The Personal and the Universal
Art is not a topic to easily generalize about, because nearly every artist strives for originality. Outside of those moments when a group of artists signs a manifesto describing exactly what they are doing, it is almost impossible to lump artists into a movement or a particular point of view. Nonetheless, it is occasionally accurate to say that a common tendency was or is being adopted by a particular group of artists, and to talk in a general way about what that tendency seems to be. (If that sounds like a caveat, that is because it is.) Two of the most commonly generalized tendencies that seem to occur within abstract art are the tendency toward aesthetic expressions that are personal, and the tendency toward aesthetic expressions that are universal.
Personal expressions are generally somewhat subjective, or ambiguous; universal expressions are generally objective, or unambiguous. These two tendencies manifested in a distinct way among many of the early Modernist abstract artists. On one side were artists like Kazimir Malevich and Piet Mondrian who espoused a geometric, objective sensibility. On the other side were artists like Wassily Kandinsky and Paul Klee who sought to express their personal quest for the spiritual. This is an oversimplification, but one way to put it is that one side was emotional, and the other side was practical. But all were hoping to achieve something universally valuable, though their perspectives were quite different, and their approaches often diametrically opposed.
László Moholy-Nagy - Unsere Grossen, 1927. © László Moholy-Nagy Foundation
Black and White
Until he was nearly on his deathbed, László Moholy-Nagy was firmly on the side of the practical artists. One story about him claims that nearing death he renounced his disdain for emotional art, and announced the importance of subjectivity. But when he was the most influential, while he was at the Bauhaus and while he was engaged in photography, he was as unambiguous as they come. His frame of mind was that artists should use photography in accordance to its objective function as a medium. That function, as he put it, is the ability to convey chiaroscuro.
Chiaroscuro is the portrayal of the qualities of lightness and darkness in a painting. Paintings with extreme differences between shadow and light are said to contain a high degree of chiaroscuro. László Moholy-Nagy perceived photography as a medium primarily concerned with light, and thus considered it the ultimate medium through which to portray chiaroscuro. He saw this as the highest use of the medium, and many of his earliest abstract photographs were intended as pure, formal compositions of white, black and shades of grey.

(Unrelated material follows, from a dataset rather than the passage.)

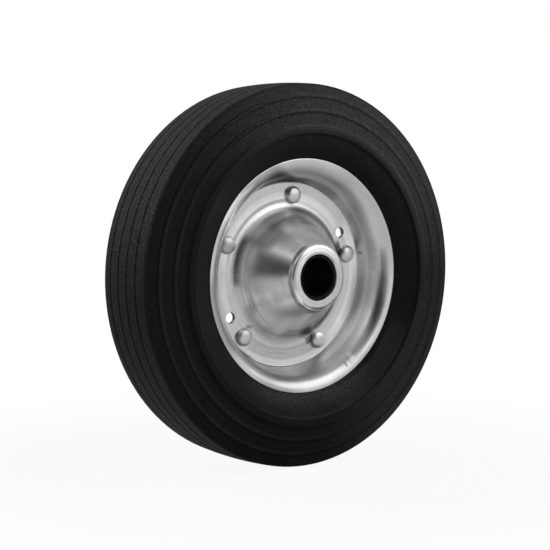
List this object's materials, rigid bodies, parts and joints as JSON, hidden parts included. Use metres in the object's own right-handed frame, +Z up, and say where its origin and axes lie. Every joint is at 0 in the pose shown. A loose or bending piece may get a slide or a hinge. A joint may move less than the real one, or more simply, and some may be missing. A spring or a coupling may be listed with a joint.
{
  "type": "jockey wheel",
  "caption": "Solid rubber tyre with ribbed sidewalls on a rolled steel rim, with riveted pressed hub discs and a plastic bush for the axle.",
  "frame": {"origin": "middle of the wheel, on the axle's centre line, halfway between the two hub faces", "axes": "+Y along the axle to the rear, the front face looks towards -Y, +Z up, +X to the right as seen from the front"},
  "size_m": [0.2, 0.0564, 0.2],
  "materials": {
    "tyre_rubber": "matt black solid rubber with a fine grain",
    "plated_steel": "bright zinc plated pressed steel, satin, with faint drawing lines",
    "rivet_steel": "bright zinc plated rivet, smooth domed head",
    "tube_steel": "plain steel tube, hidden inside the hub",
    "bush_plastic": "black moulded plastic"
  },
  "bodies": {
    "root": {"tyre": "tyre_rubber", "rim": "plated_steel", "front_hub_disc": "plated_steel", "rear_hub_disc": "plated_steel", "rivet_1": "rivet_steel", "rivet_2": "rivet_steel", "rivet_3": "rivet_steel", "rivet_4": "rivet_steel", "rivet_5": "rivet_steel", "hub_tube": "tube_steel", "axle_bush": "bush_plastic"}
  },
  "joints": []
}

These images become abstract when we focus on the chiaroscuro, because we acknowledge that the object being photographed is not the subject, but that the subject is an idea, in this case the idea of lightness and darkness.
László Moholy-Nagy - Untitled, Photogram, Dessau, 1925-8. © László Moholy-Nagy Foundation
The Mystic Mundane
In addition to chiaroscuro, László Moholy-Nagy also identified several other unique abstract qualities he believed were inherent to photography, all of which he sought to express in his work. One is the ability to transform something mundane into something magical through the manipulation of formal elements like exposure and composition. All around us, imagery exists that, if we were able to see it from a certain perspective we would appreciate its surreal, dreamlike, or even mystical aesthetic properties. But our true experience of the world limits our perspective and inhibits us from selecting what we see and how we see it.

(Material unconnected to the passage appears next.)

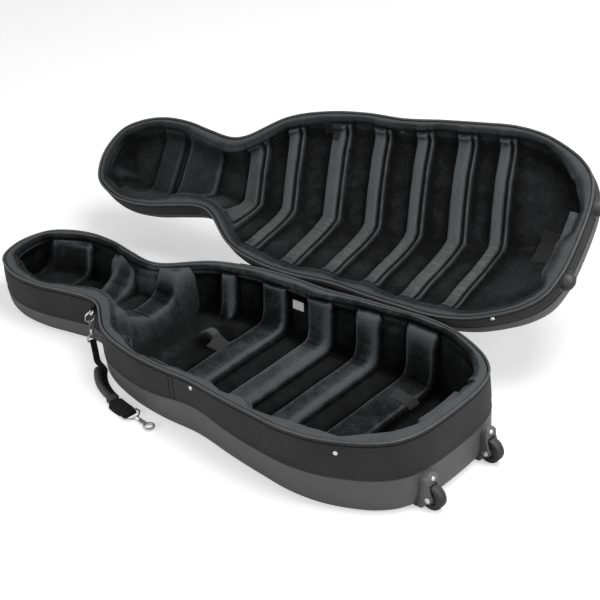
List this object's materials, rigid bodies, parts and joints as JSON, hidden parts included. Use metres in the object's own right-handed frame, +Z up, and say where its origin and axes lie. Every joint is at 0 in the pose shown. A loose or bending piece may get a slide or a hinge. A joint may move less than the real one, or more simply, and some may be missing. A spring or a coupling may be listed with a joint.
{
  "type": "cello hard case",
  "caption": "Shaped hard case for a cello, shown open: padded base and hinged lid, wheels at the bottom end and a clip-on carrying strap.",
  "frame": {"origin": "middle of the bounding box, on the ground the case lies on", "axes": "+X along the case from the scroll end to the wheels, +Y from the base towards the open lid, +Z up"},
  "size_m": [1.4022, 0.9884, 0.4428],
  "materials": {
    "tub": "semi-matte moulded",
    "band_fabric": "woven",
    "zip": "satin",
    "piping": "satin",
    "plush": "short pile",
    "hook_and_loop": "looped",
    "label": "plain white",
    "moulding": "satin moulded",
    "tyre": "matte",
    "bumper": "matte",
    "bright_metal": "polished",
    "webbing": "woven webbing",
    "grip": "soft matte"
  },
  "bodies": {
    "base": {"base_shell": "tub", "base_side_band": "band_fabric", "base_zip_chain": "zip", "base_piping": "piping", "base_lining": "plush", "neck_cradle": "plush", "base_end_pad": "plush", "wheel_bracket_left": "moulding", "wheel_bracket_right": "moulding", "wheel_axle_left": "bright_metal", "wheel_axle_right": "bright_metal", "base_spine": "band_fabric", "care_label": "label", "front_velcro_patch": "hook_and_loop", "rear_velcro_patch": "hook_and_loop", "band_rivet_front": "bright_metal", "band_rivet_rear": "bright_metal", "bracket_rivet_left": "bright_metal", "bracket_rivet_right": "bright_metal", "zip_slider_head": "bright_metal", "zip_slider_tail": "bright_metal", "neck_tab": "webbing", "upper_hook_body": "bright_metal"},
    "lid": {"lid_shell": "tub", "lid_side_band": "band_fabric", "lid_zip_chain": "zip", "lid_piping": "piping", "lid_lining": "plush", "lid_end_pad": "plush", "lid_bumper_left": "bumper", "lid_bumper_right": "bumper", "lid_spine": "band_fabric", "lid_pocket": "hook_and_loop", "scroll_pocket": "hook_and_loop", "lid_end_strap": "hook_and_loop", "lid_snap": "moulding", "band_rivet_lid": "bright_metal"},
    "wheel_left": {"wheel_hub_left": "moulding", "wheel_tyre_left": "tyre"},
    "wheel_right": {"wheel_hub_right": "moulding", "wheel_tyre_right": "tyre"},
    "ring": {"neck_ring": "bright_metal"},
    "upper_gate": {"upper_hook_gate": "bright_metal"},
    "strap": {"upper_hook_eye": "bright_metal", "strap_webbing": "webbing", "strap_grip": "grip", "strap_keeper": "webbing", "strap_fold": "webbing", "lower_hook_eye": "bright_metal"},
    "lower_hook": {"lower_hook_body": "bright_metal"},
    "lower_gate": {"lower_hook_gate": "bright_metal"},
    "pull_head": {"zip_pull_head": "bright_metal"},
    "pull_tail": {"zip_pull_tail": "bright_metal"}
  },
  "joints": [
    {"name": "lid_hinge", "type": "hinge", "parent": "base", "child": "lid", "pos_m": [-0.02337, 0.00368, 0.14832], "axis": [0.996, 0.071, 0.0538], "range_deg": [0, 147.2]},
    {"name": "wheel_left_spin", "type": "hinge", "parent": "base", "child": "wheel_left", "pos_m": [0.67213, -0.12267, 0.029], "axis": [0, 1, 0], "continuous": true},
    {"name": "wheel_right_spin", "type": "hinge", "parent": "base", "child": "wheel_right", "pos_m": [0.67213, -0.32067, 0.029], "axis": [0, 1, 0], "continuous": true},
    {"name": "neck_ring_tilt", "type": "hinge", "parent": "base", "child": "ring", "pos_m": [-0.29403, -0.33536, 0.11986], "axis": [0.8359, -0.5489, 0], "range_deg": [0, 12]},
    {"name": "upper_gate_open", "type": "hinge", "parent": "base", "child": "upper_gate", "pos_m": [-0.3049, -0.35192, 0.09011], "axis": [-0.8359, 0.5489, 0], "range_deg": [0, 25], "stiffness_Nm_per_rad": 0.02, "springref_deg": -17.19},
    {"name": "strap_swing", "type": "hinge", "parent": "base", "child": "strap", "pos_m": [-0.29903, -0.34298, 0.03881], "axis": [0, 0, -1], "range_deg": [0, 60]},
    {"name": "lower_hook_swivel", "type": "hinge", "parent": "strap", "child": "lower_hook", "pos_m": [-0.04353, -0.47156, 0.005], "axis": [0.9932, -0.1167, 0], "continuous": true},
    {"name": "lower_gate_open", "type": "hinge", "parent": "lower_hook", "child": "lower_gate", "pos_m": [0.00617, -0.48818, 0.005], "axis": [0, 0, 1], "range_deg": [0, 25], "stiffness_Nm_per_rad": 0.02, "springref_deg": -17.19},
    {"name": "pull_head_swing", "type": "hinge", "parent": "base", "child": "pull_head", "pos_m": [-0.21561, -0.0494, 0.12948], "axis": [0.8665, 0.497, 0.0468], "range_deg": [0, 110]},
    {"name": "pull_tail_swing", "type": "hinge", "parent": "base", "child": "pull_tail", "pos_m": [0.53463, 0.0056, 0.16998], "axis": [0.9148, -0.4009, 0.0494], "range_deg": [0, 110]}
  ]
}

A camera inherently sees reality from an edited point of view. It can freeze a moment and extend it forever in time. Photography also exploits the fact that the human mind instinctively perceives anything the eye sees in a photograph as reality. Even though a photograph shows us only a partial view of the world, one that has been manipulated by the artist, our mind still interprets it as true. This can cause something familiar to seem unfamiliar, or vice versa, and that uncanny experience can create a sense that what we are seeing somehow transcends the natural.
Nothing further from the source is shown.